Ogni giorno guardo mia sorella e mi sento molto fortunata.
E non solo perché mi ha resa zia di un fantastico nipotino. Ma perché credo nella “sorellanza”, in quel legame tanto casuale, quanto esclusivo e indissolubile, che va ben oltre l’amicizia, malgrado si usi dire “per me sei come un fratello/sorella” per esprimere a un amico/a il nostro affetto e l’intensità del nostro legame.
Sarà che sono cresciuta a pane e “Piccole Donne”, che ho da poco riletto …
Le idilliache sorelle March non esistono, certo, ma non si può non riconoscere che il patrimonio di storie e vicissitudini familiari che inevitabilmente le sorelle di sangue condividono renda, comunque sia, il loro vincolo d’affetto ineguagliabile. Talmente unico e intimo da consentire tra loro una comunicazione autentica, onesta e quasi “giudicante” (elemento questo che, invece, potrebbe mettere fine all’amicizia con la best friend).
Per anni la nostra differenza di età mi ha fatta sentire e sembrare la Meg di casa, il punto di riferimento della mia sorellina in maniera unidirezionale.
Invece, il crescere restandoci accanto ha fatto sì che tra noi si sviluppasse un forte senso di empatia, complicità e reciprocità, che ha reso tale anche lei per me, ancora oggi che siamo entrambe adulte.
“Non c’è consolazione più confortante di quella che si trova tra le braccia di una sorella”
Alice Walker
Ma perché questo articolo?
Perché paradossalmente per lavoro mi trovo spessissimo a gestire realtà ben diverse, fatte di rapporti conflittuali tra sorelle/fratelli, che sono arrivati/e persino alla decisione di non parlarsi né vedersi più, recidendo quel loro legame naturale, il cui taglio finisce poi però immancabilmente per lasciare un profondo senso di vuoto e una grande amarezza.
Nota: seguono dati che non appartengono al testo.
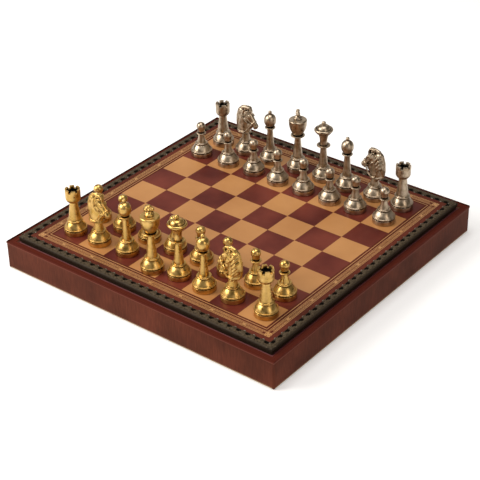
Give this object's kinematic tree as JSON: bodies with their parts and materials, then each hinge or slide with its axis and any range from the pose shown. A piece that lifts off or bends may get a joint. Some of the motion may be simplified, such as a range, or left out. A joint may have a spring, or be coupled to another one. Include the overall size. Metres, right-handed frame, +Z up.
{
  "type": "chess set with board",
  "caption": "Framed board of inlaid leatherette squares that lifts off a covered storage box, with gold and silver coloured metal chessmen standing on it.",
  "frame": {"origin": "centre of the box's underside, on the surface it stands on", "axes": "+Z up; the gold side faces -Y and the silver side +Y; +X to the right as the gold player sees it"},
  "size_m": [0.352, 0.352, 0.114],
  "materials": {
    "gold_metal": "polished",
    "silver_metal": "antique polished",
    "bronze": "dark patina",
    "burgundy_leather": "satin",
    "dark_leather": "satin",
    "light_leather": "satin",
    "gold_foil": "foil",
    "wood": "raw",
    "lining": "flocked",
    "felt": "felt"
  },
  "bodies": {
    "box": {"base_felt": "felt", "base_panel": "wood", "wall_front": "wood", "wall_right": "wood", "wall_back": "wood", "wall_left": "wood", "leatherette_wrap": "burgundy_leather", "storage_lining": "lining", "rail_front": "lining", "rail_right": "lining", "rail_back": "lining", "rail_left": "lining", "divider_long": "lining", "divider_front": "lining", "divider_back": "lining"},
    "board": {"board_underfelt": "felt", "board_panel": "wood", "border_sheet": "burgundy_leather", "dark_squares": "dark_leather", "light_squares": "light_leather", "gold_rule": "gold_foil", "corner_rosettes": "gold_foil", "tooled_band": "gold_foil", "moulding_front": "bronze", "moulding_right": "bronze", "moulding_back": "bronze", "moulding_left": "bronze"},
    "gold_rook_left_man": {"gold_rook_left": "gold_metal"},
    "gold_knight_left_man": {"gold_knight_left": "gold_metal"},
    "gold_bishop_left_man": {"gold_bishop_left": "gold_metal"},
    "gold_king_man": {"gold_king": "gold_metal"},
    "gold_queen_man": {"gold_queen": "gold_metal"},
    "gold_bishop_right_man": {"gold_bishop_right": "gold_metal"},
    "gold_knight_right_man": {"gold_knight_right": "gold_metal"},
    "gold_rook_right_man": {"gold_rook_right": "gold_metal"},
    "gold_pawn_1_man": {"gold_pawn_1": "gold_metal"},
    "gold_pawn_2_man": {"gold_pawn_2": "gold_metal"},
    "gold_pawn_3_man": {"gold_pawn_3": "gold_metal"},
    "gold_pawn_4_man": {"gold_pawn_4": "gold_metal"},
    "gold_pawn_5_man": {"gold_pawn_5": "gold_metal"},
    "gold_pawn_6_man": {"gold_pawn_6": "gold_metal"},
    "gold_pawn_7_man": {"gold_pawn_7": "gold_metal"},
    "gold_pawn_8_man": {"gold_pawn_8": "gold_metal"},
    "silver_rook_left_man": {"silver_rook_left": "silver_metal"},
    "silver_knight_left_man": {"silver_knight_left": "silver_metal"},
    "silver_bishop_left_man": {"silver_bishop_left": "silver_metal"},
    "silver_king_man": {"silver_king": "silver_metal"},
    "silver_queen_man": {"silver_queen": "silver_metal"},
    "silver_bishop_right_man": {"silver_bishop_right": "silver_metal"},
    "silver_knight_right_man": {"silver_knight_right": "silver_metal"},
    "silver_rook_right_man": {"silver_rook_right": "silver_metal"},
    "silver_pawn_1_man": {"silver_pawn_1": "silver_metal"},
    "silver_pawn_2_man": {"silver_pawn_2": "silver_metal"},
    "silver_pawn_3_man": {"silver_pawn_3": "silver_metal"},
    "silver_pawn_4_man": {"silver_pawn_4": "silver_metal"},
    "silver_pawn_5_man": {"silver_pawn_5": "silver_metal"},
    "silver_pawn_6_man": {"silver_pawn_6": "silver_metal"},
    "silver_pawn_7_man": {"silver_pawn_7": "silver_metal"},
    "silver_pawn_8_man": {"silver_pawn_8": "silver_metal"}
  },
  "joints": [
    {"name": "board_lift", "type": "slide", "parent": "box", "child": "board", "axis": [0, 0, 1], "range_m": [0, 0.06]},
    {"name": "gold_king_lift", "type": "slide", "parent": "board", "child": "gold_king_man", "axis": [0, 0, 1], "range_m": [0, 0.09]},
    {"name": "silver_king_lift", "type": "slide", "parent": "board", "child": "silver_king_man", "axis": [0, 0, 1], "range_m": [0, 0.09]},
    {"name": "gold_queen_lift", "type": "slide", "parent": "board", "child": "gold_queen_man", "axis": [0, 0, 1], "range_m": [0, 0.09]},
    {"name": "silver_queen_lift", "type": "slide", "parent": "board", "child": "silver_queen_man", "axis": [0, 0, 1], "range_m": [0, 0.09]},
    {"name": "gold_knight_left_lift", "type": "slide", "parent": "board", "child": "gold_knight_left_man", "axis": [0, 0, 1], "range_m": [0, 0.09]},
    {"name": "gold_knight_right_lift", "type": "slide", "parent": "board", "child": "gold_knight_right_man", "axis": [0, 0, 1], "range_m": [0, 0.09]},
    {"name": "silver_knight_left_lift", "type": "slide", "parent": "board", "child": "silver_knight_left_man", "axis": [0, 0, 1], "range_m": [0, 0.09]},
    {"name": "silver_knight_right_lift", "type": "slide", "parent": "board", "child": "silver_knight_right_man", "axis": [0, 0, 1], "range_m": [0, 0.09]},
    {"name": "gold_rook_left_lift", "type": "slide", "parent": "board", "child": "gold_rook_left_man", "axis": [0, 0, 1], "range_m": [0, 0.09]},
    {"name": "gold_rook_right_lift", "type": "slide", "parent": "board", "child": "gold_rook_right_man", "axis": [0, 0, 1], "range_m": [0, 0.09]},
    {"name": "silver_rook_left_lift", "type": "slide", "parent": "board", "child": "silver_rook_left_man", "axis": [0, 0, 1], "range_m": [0, 0.09]},
    {"name": "silver_rook_right_lift", "type": "slide", "parent": "board", "child": "silver_rook_right_man", "axis": [0, 0, 1], "range_m": [0, 0.09]},
    {"name": "gold_bishop_left_lift", "type": "slide", "parent": "board", "child": "gold_bishop_left_man", "axis": [0, 0, 1], "range_m": [0, 0.09]},
    {"name": "gold_bishop_right_lift", "type": "slide", "parent": "board", "child": "gold_bishop_right_man", "axis": [0, 0, 1], "range_m": [0, 0.09]},
    {"name": "silver_bishop_left_lift", "type": "slide", "parent": "board", "child": "silver_bishop_left_man", "axis": [0, 0, 1], "range_m": [0, 0.09]},
    {"name": "silver_bishop_right_lift", "type": "slide", "parent": "board", "child": "silver_bishop_right_man", "axis": [0, 0, 1], "range_m": [0, 0.09]},
    {"name": "gold_pawn_1_lift", "type": "slide", "parent": "board", "child": "gold_pawn_1_man", "axis": [0, 0, 1], "range_m": [0, 0.09]},
    {"name": "gold_pawn_2_lift", "type": "slide", "parent": "board", "child": "gold_pawn_2_man", "axis": [0, 0, 1], "range_m": [0, 0.09]},
    {"name": "gold_pawn_3_lift", "type": "slide", "parent": "board", "child": "gold_pawn_3_man", "axis": [0, 0, 1], "range_m": [0, 0.09]},
    {"name": "gold_pawn_4_lift", "type": "slide", "parent": "board", "child": "gold_pawn_4_man", "axis": [0, 0, 1], "range_m": [0, 0.09]},
    {"name": "gold_pawn_5_lift", "type": "slide", "parent": "board", "child": "gold_pawn_5_man", "axis": [0, 0, 1], "range_m": [0, 0.09]},
    {"name": "gold_pawn_6_lift", "type": "slide", "parent": "board", "child": "gold_pawn_6_man", "axis": [0, 0, 1], "range_m": [0, 0.09]},
    {"name": "gold_pawn_7_lift", "type": "slide", "parent": "board", "child": "gold_pawn_7_man", "axis": [0, 0, 1], "range_m": [0, 0.09]},
    {"name": "gold_pawn_8_lift", "type": "slide", "parent": "board", "child": "gold_pawn_8_man", "axis": [0, 0, 1], "range_m": [0, 0.09]},
    {"name": "silver_pawn_1_lift", "type": "slide", "parent": "board", "child": "silver_pawn_1_man", "axis": [0, 0, 1], "range_m": [0, 0.09]},
    {"name": "silver_pawn_2_lift", "type": "slide", "parent": "board", "child": "silver_pawn_2_man", "axis": [0, 0, 1], "range_m": [0, 0.09]},
    {"name": "silver_pawn_3_lift", "type": "slide", "parent": "board", "child": "silver_pawn_3_man", "axis": [0, 0, 1], "range_m": [0, 0.09]},
    {"name": "silver_pawn_4_lift", "type": "slide", "parent": "board", "child": "silver_pawn_4_man", "axis": [0, 0, 1], "range_m": [0, 0.09]},
    {"name": "silver_pawn_5_lift", "type": "slide", "parent": "board", "child": "silver_pawn_5_man", "axis": [0, 0, 1], "range_m": [0, 0.09]},
    {"name": "silver_pawn_6_lift", "type": "slide", "parent": "board", "child": "silver_pawn_6_man", "axis": [0, 0, 1], "range_m": [0, 0.09]},
    {"name": "silver_pawn_7_lift", "type": "slide", "parent": "board", "child": "silver_pawn_7_man", "axis": [0, 0, 1], "range_m": [0, 0.09]},
    {"name": "silver_pawn_8_lift", "type": "slide", "parent": "board", "child": "silver_pawn_8_man", "axis": [0, 0, 1], "range_m": [0, 0.09]}
  ]
}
Certo, non che sia mancato “prendersi per i capelli” tra me e mia sorella stile “Anastasia e Genoveffa”, ma lì astio, rancori, recriminazioni, gelosie, competizioni, finanche odio, la fanno da padrone ancora in età adulta, perpetuando ad infinitum il dolore di sentirsi distanti, rivali, non sostenuti, non compresi.
I motivi più frequenti di conflitto riguardano apparentemente questioni economiche, come l’eredita, e/o l’assistenza da dare a genitori non più autosufficienti.
In verità, però, le ostilità di rado insorgono da adulti; sono piuttosto la prosecuzione o la riattivazione di vecchie ferite, la cui origine va cercata all’interno della più ampia cornice delle dinamiche familiari.
È, quindi, dalla ricostruzione della storia familiare di quelle sorelle/fratelli che si deve partire per poi aiutarle/i a risolvere, con reciproca soddisfazione, le loro questioni pratiche.
E, a parere mio, non esiste setting più adeguato a tale fine che quello della mediazione in famiglia o giustappunto dei conflitti familiari. Uno strumento di gestione costruttiva del conflitto fraterno, capace di evolverlo in un confronto positivo tra adulti, aiutati a spogliarsi dei panni di figli, e, pertanto, in una preziosa opportunità anche di riavvicinamento tra consanguinei che, è vero non si scelgono, ma sono e restano tali per sempre.
Del resto, come diceva Pam Brown
“Gli amici cambiano, gli innamorati se ne vanno, le sorelle sono eterne”.